Throughout history, mass immigration has been the ultimate weapon of political, ethnic, racial and cultural destruction. It remains so today. We cannot undo history, but we can learn from it. What motivates modern "democratic" governments to feign ignorance of these lessons, so clearly documented from ancient times down to the present day?

In 1970, another Nobel laureate, Alexander Solzhenitsyn, said in his acceptance speech:

"The disappearance of nations would impoverish us no less than if all peoples were made alike, with one character, one face. Nations are the wealth of mankind, they are its generalized personalities the smallest of them has its own particular colors and embodies a particular facet of God's design."

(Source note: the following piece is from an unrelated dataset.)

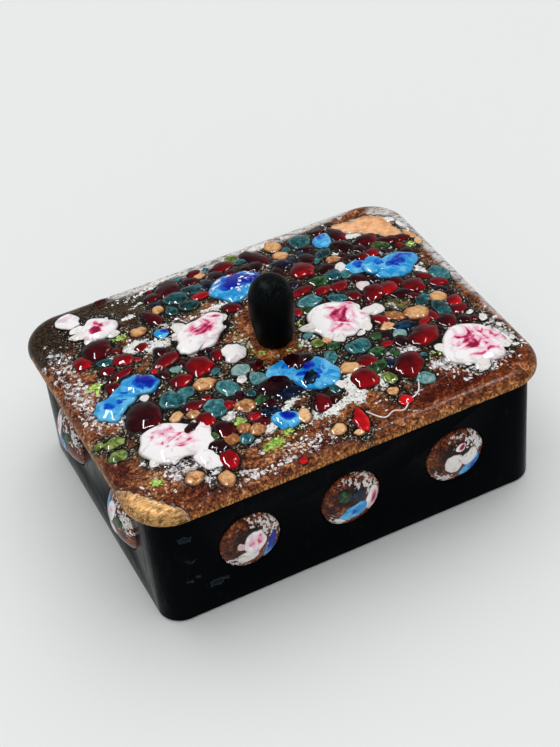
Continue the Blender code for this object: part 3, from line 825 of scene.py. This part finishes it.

Amazingly, neither Solzhenitsyn nor the dalai lama has ever been called a "racist pig" by the one-world/international brotherhood brigade. Who would have guessed the dalai lama to be an immigration reformer? Unfettered by a big business growth lobby, a well-funded minority multicultural lobby, or a gaggle of ecumenical do-gooders, he tells it like it is and lays claim to large acreage on the world's highest moral ground. However, in his case, being morally right does not ensure the ascendancy of his ideas against the overwhelming arithmetic of immigration. Regardless of his capacity to solve it, at least the dalai lama knows what Tibet's major problem is: it isn't the economy, stupid - it's immigration!

Denis McCormack of North Fitzroy, Victoria, is the Australia correspondent for The Social Contract. Long interested in the situation in Tibet, Mr. McCormack speaks Chinese and taught in rural China.